Now, before we go on, its important to note that I take Customer Service very seriously. In my day job, we didn’t build a reputation for superior service and support by being arses ourselves. On the contrary, we try hard to listen and always exceed expectations. In all the cases we can, we go above and beyond all policies to make someone happy.
But, if you are one of the below, know you are ticking off the person trying to help you.
- The Yeller
- We all know this guy. The one who thinks that by yelling and screaming they will be able to bludgeon a CSR or company into getting exactly what they want. Nope. The moment you start yelling is the moment we start tuning you out.
- Pro tip: Its okay to be upset. Be polite and assertive, not an ass, and its amazing what stops a CSR can pull to get you squared away.
- The Multiple Individual Questioner
- We get it, not everyone knows how to search Google or understands the deep technical information that can characterize a specification, but pinging with multiple questions, one… after… another… is bound to tick off a CSR. We want to help you, but at the point in time our time is not respected, don’t expect long or detailed answers.
- Pro tip: Get all your questions lined up and ask them at once. It helps companies be efficient and often get you detailed special attention as we all love talking about guns!
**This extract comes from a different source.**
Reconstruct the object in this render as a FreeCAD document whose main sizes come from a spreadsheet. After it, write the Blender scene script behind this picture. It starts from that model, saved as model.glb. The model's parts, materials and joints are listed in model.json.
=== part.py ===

- The Ask About Other People’s Products
- Kudos to you on doing your market research, but its not our job nor our desire to speak about others’ products. Unless its publicly technical information that we can easily compare, CSRs dare not make personal opinions on various products unless it is effuse with praise. Why? Most companies make good stuff.
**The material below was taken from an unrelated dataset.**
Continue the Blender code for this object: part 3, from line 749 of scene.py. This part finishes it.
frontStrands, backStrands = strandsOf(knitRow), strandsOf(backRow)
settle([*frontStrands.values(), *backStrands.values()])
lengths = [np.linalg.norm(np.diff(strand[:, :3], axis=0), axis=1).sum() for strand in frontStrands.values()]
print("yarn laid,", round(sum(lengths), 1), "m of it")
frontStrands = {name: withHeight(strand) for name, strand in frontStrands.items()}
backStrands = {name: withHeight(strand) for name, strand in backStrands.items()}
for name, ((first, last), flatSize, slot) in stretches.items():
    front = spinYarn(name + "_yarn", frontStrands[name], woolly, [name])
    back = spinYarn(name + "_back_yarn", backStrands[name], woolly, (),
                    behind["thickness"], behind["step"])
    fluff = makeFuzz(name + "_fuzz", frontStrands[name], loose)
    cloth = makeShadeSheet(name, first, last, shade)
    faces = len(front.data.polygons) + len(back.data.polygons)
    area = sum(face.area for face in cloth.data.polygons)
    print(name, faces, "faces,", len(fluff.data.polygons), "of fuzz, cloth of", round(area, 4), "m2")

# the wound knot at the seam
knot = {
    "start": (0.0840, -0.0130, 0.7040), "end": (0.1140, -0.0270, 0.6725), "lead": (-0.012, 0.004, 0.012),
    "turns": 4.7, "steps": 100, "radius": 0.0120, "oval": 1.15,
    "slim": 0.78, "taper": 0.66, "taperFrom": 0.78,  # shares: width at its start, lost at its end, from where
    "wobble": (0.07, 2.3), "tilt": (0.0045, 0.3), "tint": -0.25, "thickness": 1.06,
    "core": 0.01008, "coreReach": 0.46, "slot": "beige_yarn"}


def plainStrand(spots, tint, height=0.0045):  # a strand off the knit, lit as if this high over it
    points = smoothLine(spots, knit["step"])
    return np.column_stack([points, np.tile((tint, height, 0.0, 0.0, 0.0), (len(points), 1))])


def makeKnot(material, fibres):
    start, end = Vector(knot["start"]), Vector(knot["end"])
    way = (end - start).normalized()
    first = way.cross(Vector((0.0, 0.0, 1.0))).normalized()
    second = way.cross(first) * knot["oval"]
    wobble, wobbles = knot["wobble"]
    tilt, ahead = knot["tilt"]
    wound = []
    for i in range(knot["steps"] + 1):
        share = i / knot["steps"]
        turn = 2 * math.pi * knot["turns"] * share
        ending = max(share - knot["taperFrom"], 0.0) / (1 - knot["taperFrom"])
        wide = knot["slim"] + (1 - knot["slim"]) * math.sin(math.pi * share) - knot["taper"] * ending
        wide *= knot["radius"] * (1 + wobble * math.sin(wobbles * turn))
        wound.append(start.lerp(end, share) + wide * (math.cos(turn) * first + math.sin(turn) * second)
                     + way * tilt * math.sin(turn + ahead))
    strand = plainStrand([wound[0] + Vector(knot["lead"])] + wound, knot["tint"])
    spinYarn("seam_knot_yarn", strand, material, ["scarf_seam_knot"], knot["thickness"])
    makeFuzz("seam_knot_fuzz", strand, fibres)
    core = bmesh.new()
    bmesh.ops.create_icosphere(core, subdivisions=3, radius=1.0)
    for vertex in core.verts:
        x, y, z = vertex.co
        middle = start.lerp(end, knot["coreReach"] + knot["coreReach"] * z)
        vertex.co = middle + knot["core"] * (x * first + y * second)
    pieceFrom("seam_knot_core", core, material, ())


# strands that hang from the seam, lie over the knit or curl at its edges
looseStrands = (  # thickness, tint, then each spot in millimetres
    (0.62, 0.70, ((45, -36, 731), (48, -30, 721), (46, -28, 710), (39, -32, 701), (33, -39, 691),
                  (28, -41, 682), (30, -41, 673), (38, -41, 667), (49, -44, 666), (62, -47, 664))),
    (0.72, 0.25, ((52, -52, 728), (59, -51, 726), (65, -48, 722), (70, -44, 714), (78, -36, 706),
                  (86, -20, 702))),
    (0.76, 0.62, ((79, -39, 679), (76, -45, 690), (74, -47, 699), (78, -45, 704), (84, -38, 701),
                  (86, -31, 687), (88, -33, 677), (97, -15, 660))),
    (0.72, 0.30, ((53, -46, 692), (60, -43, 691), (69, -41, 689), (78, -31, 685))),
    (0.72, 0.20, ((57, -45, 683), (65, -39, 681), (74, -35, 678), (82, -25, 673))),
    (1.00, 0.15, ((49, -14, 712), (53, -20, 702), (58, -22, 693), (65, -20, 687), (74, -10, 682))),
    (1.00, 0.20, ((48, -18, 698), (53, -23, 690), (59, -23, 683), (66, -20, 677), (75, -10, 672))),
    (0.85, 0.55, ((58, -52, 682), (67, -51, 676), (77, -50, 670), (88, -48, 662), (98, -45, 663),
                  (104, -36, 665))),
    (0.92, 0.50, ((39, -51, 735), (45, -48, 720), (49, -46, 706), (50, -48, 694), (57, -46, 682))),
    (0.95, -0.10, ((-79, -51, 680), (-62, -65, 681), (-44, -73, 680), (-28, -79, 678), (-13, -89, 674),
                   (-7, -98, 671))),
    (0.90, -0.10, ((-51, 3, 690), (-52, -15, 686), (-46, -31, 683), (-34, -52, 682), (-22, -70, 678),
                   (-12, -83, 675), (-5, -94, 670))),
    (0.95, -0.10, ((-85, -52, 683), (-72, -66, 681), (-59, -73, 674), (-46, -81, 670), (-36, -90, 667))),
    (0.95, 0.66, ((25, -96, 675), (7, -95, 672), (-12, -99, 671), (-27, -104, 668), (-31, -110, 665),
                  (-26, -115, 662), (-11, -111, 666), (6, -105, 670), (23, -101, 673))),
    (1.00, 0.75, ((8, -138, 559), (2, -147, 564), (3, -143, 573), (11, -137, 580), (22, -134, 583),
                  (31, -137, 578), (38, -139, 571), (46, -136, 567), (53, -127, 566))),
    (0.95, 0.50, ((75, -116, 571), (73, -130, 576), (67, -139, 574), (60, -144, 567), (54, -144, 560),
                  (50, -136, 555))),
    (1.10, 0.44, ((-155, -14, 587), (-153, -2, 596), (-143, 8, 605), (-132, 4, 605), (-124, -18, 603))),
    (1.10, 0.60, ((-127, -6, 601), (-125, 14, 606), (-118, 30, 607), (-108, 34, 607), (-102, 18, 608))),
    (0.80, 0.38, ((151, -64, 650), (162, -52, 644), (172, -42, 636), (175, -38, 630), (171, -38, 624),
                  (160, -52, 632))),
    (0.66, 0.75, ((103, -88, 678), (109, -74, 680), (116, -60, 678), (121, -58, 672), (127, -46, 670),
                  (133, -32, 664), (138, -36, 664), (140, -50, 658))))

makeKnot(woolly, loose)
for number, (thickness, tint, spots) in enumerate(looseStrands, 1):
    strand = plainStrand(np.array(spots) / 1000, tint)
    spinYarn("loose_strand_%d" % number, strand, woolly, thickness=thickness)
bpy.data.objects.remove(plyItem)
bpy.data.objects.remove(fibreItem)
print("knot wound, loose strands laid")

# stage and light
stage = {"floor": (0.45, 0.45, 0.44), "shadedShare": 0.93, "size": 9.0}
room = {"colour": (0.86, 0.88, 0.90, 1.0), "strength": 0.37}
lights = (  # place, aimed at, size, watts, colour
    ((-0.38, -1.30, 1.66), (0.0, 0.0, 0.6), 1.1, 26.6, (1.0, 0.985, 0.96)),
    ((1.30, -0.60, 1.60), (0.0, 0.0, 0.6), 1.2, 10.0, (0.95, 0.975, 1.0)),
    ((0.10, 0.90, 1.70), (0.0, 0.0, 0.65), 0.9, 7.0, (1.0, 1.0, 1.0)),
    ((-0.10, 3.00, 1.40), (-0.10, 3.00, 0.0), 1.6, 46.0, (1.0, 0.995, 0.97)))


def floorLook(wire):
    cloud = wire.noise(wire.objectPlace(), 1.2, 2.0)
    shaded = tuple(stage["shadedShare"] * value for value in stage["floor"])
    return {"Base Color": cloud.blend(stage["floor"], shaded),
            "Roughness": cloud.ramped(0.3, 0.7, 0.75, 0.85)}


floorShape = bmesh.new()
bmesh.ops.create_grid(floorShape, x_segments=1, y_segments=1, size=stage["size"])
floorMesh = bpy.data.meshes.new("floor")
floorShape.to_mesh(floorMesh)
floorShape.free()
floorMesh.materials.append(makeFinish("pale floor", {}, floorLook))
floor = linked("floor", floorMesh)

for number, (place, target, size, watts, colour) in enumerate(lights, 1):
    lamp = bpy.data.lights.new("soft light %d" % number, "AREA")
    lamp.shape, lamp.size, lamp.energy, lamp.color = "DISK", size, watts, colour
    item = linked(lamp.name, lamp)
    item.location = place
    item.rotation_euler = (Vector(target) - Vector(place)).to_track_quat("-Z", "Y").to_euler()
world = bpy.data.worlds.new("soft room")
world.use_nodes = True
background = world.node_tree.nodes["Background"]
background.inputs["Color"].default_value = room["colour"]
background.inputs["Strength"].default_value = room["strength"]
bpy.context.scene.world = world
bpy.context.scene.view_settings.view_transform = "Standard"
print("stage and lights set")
- Pro tip: Ask about publicly available specifications we can compare to. For personal opinions, hit up forums where you will find plenty of them.
- The Know-It-All
- Chances are the CSR knows much more than you about guns and the products you are speaking on. We have been living and breathing it since it was first discussed by Engineering and knew it by heart prior to it shipping. Stop trying to feed us knowledge, as you are likely wrong.
- Pro tip: If you are wanting to discuss detailed technical information, e-mails are best as often engineers are used to write responses. But, know that a lot of technical information is often considered proprietary.
- The Unreasonable Demander
- CSRs are trained and want to assist with your needs, but the unreasonable Demander is one of the worst. Often coupled with other attributes on this list, the Demander feels grievously injured by some small issue and go out of their way to make the company go out of their way. Often, the Demander puts requirements on companies for issues that were the Demander’s or a third-party’s fault. For example, they demand next-day air shipping after a ground shipment was held up due to a shipping company issue.
- Pro tip: Companies will typically make an issue right. Give them the chance. Ask for the service, don’t demand it, and often the company can meet you most or all of the way.
- The Swears its Broken but Won’t let Us Fix It Guy (Or the “Give me Free Stuff” Guy)
- Sometimes undistinguishable from the Demander, these are the bane of a gun company’s existence. The Broken guy is the one that will call (or e-mail) about “my XYZ is broken and its a piece of excrement…” When the company offers to take a look at it (and pay shipping both ways), they immediately demand replacements in advance, or extra goodies to “make up for their troubles”. When the company insists on seeing the issue in-person, they go berserk doubling-down on the charade.
- Pro tip: When a firearm or part breaks, especially if it is a novel malfunction, let the company get it back. They will fix it and it helps them make the product even better. Its OK to insist on the company paying for shipping both ways, but asking for overnight shipping to and from Alaska is pushing it…
- The Swearing Guy
- Unless one was a Drill Instructor and can weave cursing into a beautiful litany of syllables, we don’t want to hear your mastery of The Dark Side of English. In fact, we don’t deserve to hear it, not matter how angry you are.
- Pro Tip: Give unto others and they will give unto you. In many companies, if you start swearing, policy allows them to hang up on you.
- The “I want to Speak to Someone In-Charge” Guy
- Typically, most CSRs have the power to grant you all the things you are asking for. Immediately asking for a supervisor without giving the original rep a chance is just plain rude. Often, the CSR who picks up the phone is the supervisor.
- Pro-Tip: Give the CSR a chance. Only ask for a supervisor if you hear “I need authorization” or similar and its not granted.
- The Spread Bad Reputation Guy
- Everyone has a right to air their opinion anytime, but this guy wants to use the opinion as a weapon. This guy leaps to the “I’m a big deal on XYZ forum and I am going to speak badly about your company and how badly you treated me”. CSRs try to treat everyone with the same respect and service. Ay Carumba… Most of the time, the Rep Guy is the one in the wrong and treating the company like garbage. Don’t worry, we saved that recorded call and e-mails…
- Pro-Tip: Rather than lead with a stick, use the carrot and offer to say good things about the company’s service.
- The “Recency Effect” Guy
- Its a weird phenomenon, but people tend to assume that the part that arrived last when attempting to build a weapon is the part that is bad. It doesn’t matter that the bolt carrier or bolt is a cheapy, but since it arrived first and it looked to be good, the barrel they just bought is “out of spec”. Typically this person has no idea why they are having an issue and immediately want a replacement. This is compounded when their “gunsmith” (typically the buddy who has tools to build an AR) says its the specific part and “that he’s never had a problem before.”
- Pro-Tip: Listen and help the CSR troubleshoot the weapon system. With basic tests and tools, they can often zero-in on the problem and help you get it fixed, even if its not our part or fault. We can save you lots of time and headaches.